Personal information
- Born: March 11, 1979 (age 47) Ripley, Mississippi, U.S.
- Listed height: 6 ft 3 in (1.91 m)
- Listed weight: 315 lb (143 kg)

Career information
- High school: Ripley (MS)
- College: Auburn (1997–2001)
- NFL draft: 2002: 1st round, 30th overall pick

Career history

Playing
- Pittsburgh Steelers (2002–2008); New England Patriots (2009); Buffalo Bills (2009);

Coaching
- Auburn (2019–2023) Offensive analyst; Auburn (2022) Interim offensive line coach; Middle Tennessee (2024–2025) Offensive line coach;

Awards and highlights
- 2× Super Bowl champion (XL, XLIII); PFWA All-Rookie Team (2002); Third-team All-American (2000); Jacobs Blocking Trophy (2001); First-team All-SEC (2001);

Career NFL statistics
- Games played: 84
- Games started: 83
- Stats at Pro Football Reference

= Kendall Simmons =

American football player (born 1979)

Henry Alexander Kendall Simmons (born March 11, 1979) is an American football coach and former guard in the National Football League (NFL). He was selected by the Pittsburgh Steelers in the first round of the 2002 NFL draft. He played college football for the Auburn Tigers. Simmons was also a member of the New England Patriots and Buffalo Bills.

==Early life==
Simmons grew up in Ripley, Mississippi. He was a three-year starter at Ripley (Miss.) High, where he was named an All-State and PrepStar All-America selection as a senior defensive lineman after a season when he recorded 70 tackles and four sacks, forced five fumbles and returned one for a touchdown. Simmons was named District Defensive Most Valuable Player and was voted Clarion-Ledger "Top 10" and No. 2 offensive line prospect in Mississippi. He was a Commercial Appeal "Mid-South Top 100" and was chosen to play in the Alabama-Mississippi All-Star Game. He also played baseball and basketball.

==Professional career==

===Pittsburgh Steelers===
Before the 2003 season, Simmons was diagnosed with type 1 diabetes.

Simmons was a starter during the first two years of his career. After being injured for the entirety of the 2004 season, he returned in 2005, starting in all 20 regular and postseason games and winning Super Bowl XL with the Steelers.

Simmons experienced an off-the-field injury during the 2006 NFL season.
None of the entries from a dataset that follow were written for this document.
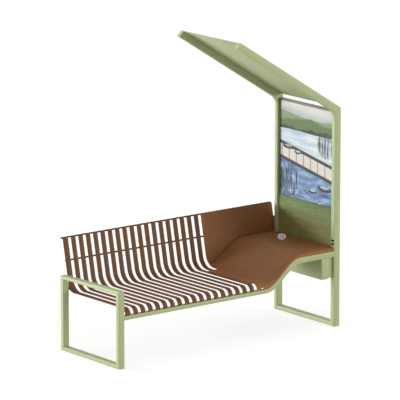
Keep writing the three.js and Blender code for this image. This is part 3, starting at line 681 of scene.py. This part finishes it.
only(shell)
bpy.ops.object.mode_set(mode="EDIT")
bpy.ops.mesh.select_mode(type="EDGE")
mesh = bmesh.from_edit_mesh(shell.data)
for edge in mesh.edges:
    ends = [vertex.co for vertex in edge.verts]
    at_side = all(abs(end.x - shell_high[0]) < TOUCH for end in ends)
    at_top = all(abs(end.z - back_top) < CORNER_REACH for end in ends)
    edge.select_set(at_side and at_top)
bmesh.update_edit_mesh(shell.data)
bpy.ops.mesh.bevel(offset=CORNER_RADIUS, segments=CORNER_STEPS, affect="EDGES")
bpy.ops.mesh.select_all(action="SELECT")
bpy.ops.mesh.dissolve_degenerate(threshold=WELD_REACH)
bpy.ops.mesh.select_all(action="DESELECT")
bpy.ops.object.mode_set(mode="OBJECT")
apply_bevel(shell, SHELL_EDGE, angle=50)
fit(shell, shell_brown, "seat_shell")

# Back bars and brackets
# Two flat steel bars, welded on behind the back, keep the slats in line. A gusset ties the first
# slat to the low hoop, and a wedge ties the shell to the portal's rear post.
BAR_EDGE = 0.0015
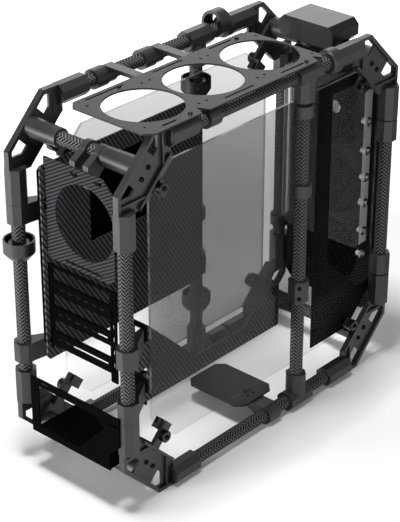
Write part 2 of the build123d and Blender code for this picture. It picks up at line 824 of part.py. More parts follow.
# Expansion slot frame with a slotted strip down its near edge
slot_frame_top_z = rear_plate_bottom_z - slot_frame_gap
slot_area_top = slot_frame_top_z - slot_bar
slot_area_bottom = slot_area_top - slot_count * slot_pitch
slot_inner_near_y = slot_frame_near_y + slot_strip_width
with BuildPart() as slot_frame:
    with BuildSketch(rear_plane):
        with Locations(
            (
                (slot_frame_near_y + tray_y) / 2,
                (slot_frame_top_z + slot_area_bottom - slot_bar) / 2,
            )
        ):
            Rectangle(
                tray_y - slot_frame_near_y,
                slot_frame_top_z - slot_area_bottom + slot_bar,
            )
        with Locations((slot_frame_near_y + slot_strip_width / 2, slot_area_bottom - 8)):
            Rectangle(slot_strip_width, 2 * (slot_area_bottom - 8 - slot_strip_bottom_z))
        opening_width = tray_y - 8 - slot_inner_near_y
        for i in range(slot_count):
            z = slot_area_top - (i + 0.5) * slot_pitch
            with Locations((slot_inner_near_y + opening_width / 2, z)):
                Rectangle(opening_width, slot_pitch - 2.0, mode=Mode.SUBTRACT)
            with Locations((slot_frame_near_y + slot_strip_width / 2, z)):
                SlotCenterToCenter(6, slot_cover_slit, rotation=90, mode=Mode.SUBTRACT)
    extrude(amount=rear_plate_thickness)
slot_frame.part.label = "expansion_slot_frame"
export_step(slot_frame.part, "parts/expansion_slot_frame.step")

# Slot covers in every second slot, each with a long vent slit
with BuildPart() as slot_cover:
    with BuildSketch(Plane(origin=(rear_plate_x - 1.2, 0, 0), x_dir=(0, 1, 0), z_dir=(1, 0, 0))):
        with Locations((slot_inner_near_y + opening_width / 2 - 2, 0)):
            Rectangle(opening_width + 4, slot_pitch - 1.4)
            Rectangle(opening_width - 12, slot_cover_slit, mode=Mode.SUBTRACT)
    extrude(amount=1.2)
slot_covers = Compound(
    children=[
        Pos(0, 0, slot_area_top - (i + 0.5) * slot_pitch) * slot_cover.part
        for i in range(1, slot_count, 2)
    ]
)
slot_covers.label = "slot_covers"
export_step(slot_covers, "parts/slot_covers.step")

# Power supply frame: a sheet with an ear to the near rear upright and a shelf bent inward
psu_x = -socket_outer_x - psu_plate_thickness
psu_top_z = psu_bottom_z + psu_height
psu_opening_top_z = psu_top_z - psu_rim
psu_opening_bottom_z = psu_bottom_z + psu_rim
psu_opening_near_y = psu_near_y + psu_near_rim
psu_near_slot_y = psu_ear_y + 2 + psu_near_slot_length / 2
with BuildPart() as psu_frame:
    with BuildSketch(Plane(origin=(psu_x, 0, 0), x_dir=(0, 1, 0), z_dir=(1, 0, 0))):
        Polygon(
            (psu_far_y, psu_bottom_z),
            (psu_far_y, psu_top_z),
            (psu_ear_y, psu_top_z),
            (psu_ear_y, psu_top_z - psu_ear_height),
            (psu_near_y, psu_top_z - psu_ear_height - psu_ear_slope),
            (psu_near_y, psu_bottom_z),
            align=None,
        )
        Polygon(
            (psu_far_y - psu_far_rim, psu_opening_bottom_z),
            (psu_far_y - psu_far_rim, psu_opening_top_z),
            (psu_opening_near_y + psu_far_rim, psu_opening_top_z),
            (psu_opening_near_y, psu_opening_top_z - psu_far_rim),
            (psu_opening_near_y + psu_gusset, psu_opening_bottom_z),
            align=None,
            mode=Mode.SUBTRACT,
        )
        with Locations((psu_far_y - psu_far_rim - psu_rim, psu_top_z - psu_rim / 2)):
            SlotOverall(psu_far_slot_length, psu_slot_width, mode=Mode.SUBTRACT)
        with Locations((psu_near_slot_y, psu_opening_top_z - psu_slot_width)):
            SlotOverall(psu_near_slot_length, psu_slot_width, mode=Mode.SUBTRACT)
    extrude(amount=psu_plate_thickness)
    with BuildSketch(Plane.XY.offset(psu_bottom_z)):
        Polygon(
            (psu_x, psu_far_y - 2),
            (psu_x, psu_near_y + 2),
            (psu_x + psu_shelf_depth, psu_near_y + 2),
            (psu_x + psu_shelf_depth, psu_far_y - 2),
            align=None,
        )
    extrude(amount=psu_plate_thickness)
psu_frame.part.label = "psu_frame"
export_step(psu_frame.part, "parts/psu_frame.step")

# Side panes of smoked glass; the near one reaches further to the front
for side_name, direction, rear_end, front_end in (
    ("far", 1, pane_short_end, pane_short_end),
    ("near", -1, pane_short_end, pane_long_end),
):
    with BuildPart() as pane:
        start_y = pane_outer_y if direction > 0 else -pane_outer_y + pane_thickness
        with BuildSketch(corner_plane(start_y)) as pane_outline:
            with Locations(((front_end - rear_end) / 2, (pane_bottom_z + pane_top_z) / 2)):
                Rectangle(front_end + rear_end, pane_top_z - pane_bottom_z)
            chamfer(pane_outline.vertices(), length=pane_chamfer)
        extrude(amount=pane_thickness)
    pane.part.label = f"glass_pane_{side_name}"
    export_step(pane.part, f"parts/{pane.part.label}.step")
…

While rehabilitating from a heel injury, Simmons suffered a frostbite-like burn to his left foot after he fell asleep with a cooling device attached to his foot.

On September 3, 2007, Simmons signed a four-year extension with the Steelers, keeping him with the club through the 2010 NFL season.

Simmons suffered a season-ending injury to his Achilles tendon during a Monday Night Football contest against the Baltimore Ravens on September 29, 2008. He was subsequently placed on injured reserve.

He was released by the Steelers on February 26, 2009.

===New England Patriots===
Simmons signed a three-year contract with the New England Patriots on September 6, 2009, and was released on November 6, 2009.

===Buffalo Bills===
Simmons was signed by the Buffalo Bills on November 24, 2009. On December 18, Simmons was placed on Injured Reserve due to a shoulder injury. He announced his retirement from football in 2011, and now lives in Auburn.